Operators of RMs, MTFs and OTFs will be required to be authorised by a Member State Regulator and once authorised will be subject to certain organisational, market surveillance and conduct requirements.
Trades executed on an RM, MTF, OTF or an “equivalent third country venue” (i.e. a non-EU venue that has been deemed equivalent by the European Commission) will enable counterparties to comply with the new mandatory “on-exchange” trading requirement for derivatives in MiFID II. An SI is not a relevant venue for these purposes. Non-EU investment firms and market operators will have to take steps to ensure that equivalence is granted in addition to considering how to access and thus retain EU business post-MiFID II.
Trades executed on an RM, MTF, SI or an equivalent third country venue will enable counterparties to comply with the new mandatory “on-exchange” trading requirement for shares and equity-like instruments in MiFID II. An OTF is not a relevant venue for these purposes.
Trades executed on an OTF and an MTF or with an SI will still be treated as OTC for the purposes of EMIR and so counterparties that execute trades on such venues will still have to comply with the reporting, risk mitigation and clearing obligations under EMIR (where applicable).

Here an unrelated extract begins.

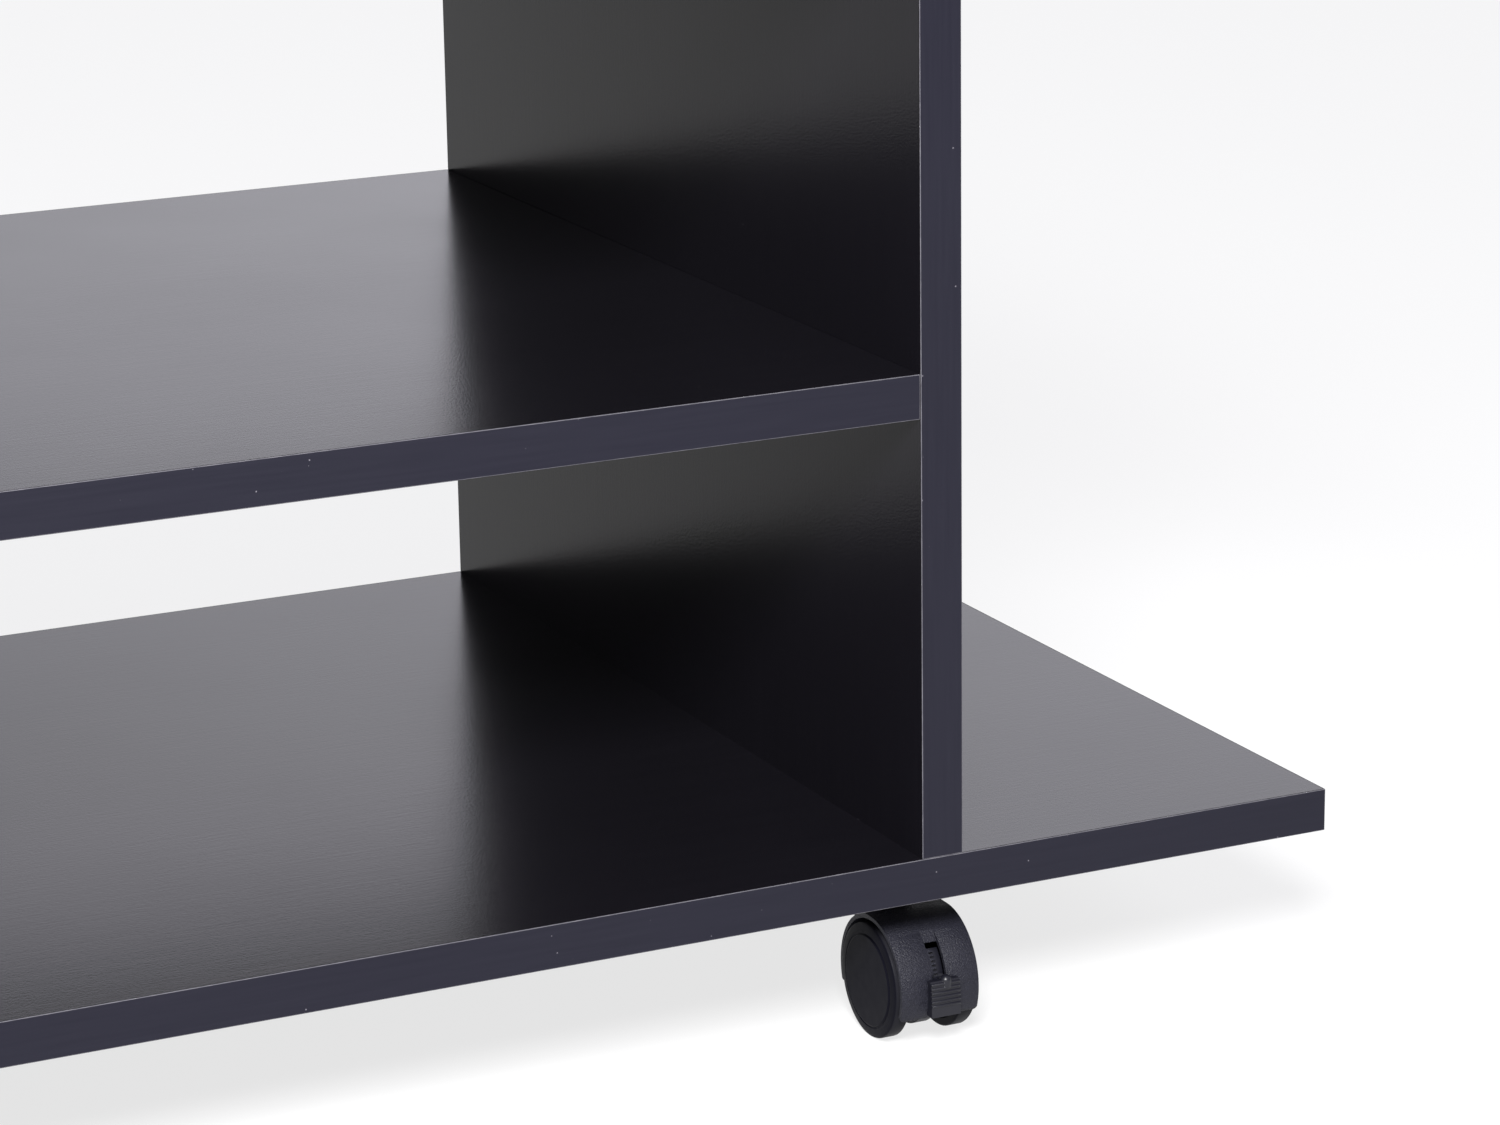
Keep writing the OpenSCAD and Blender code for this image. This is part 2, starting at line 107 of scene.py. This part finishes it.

It is important that investment firms and market operators understand their regulated status under MiFID II. Certain restrictions and mandatory trading requirements, both in relation to equities and derivatives instruments under MiFID II, will affect the existing business of these operators and firms, including non-EU investment firms and market operators who currently access the European market under an exemption (e.g. on the basis of the UK's overseas persons exemption).
The FCA has indicated that it hopes to open the authorisation application gateway for new regulated activities under MiFID II at the beginning of 2017. The FCA is expected to publish an applications and notifications guide once the Level 2 delegated acts have been finalised, which is expected shortly.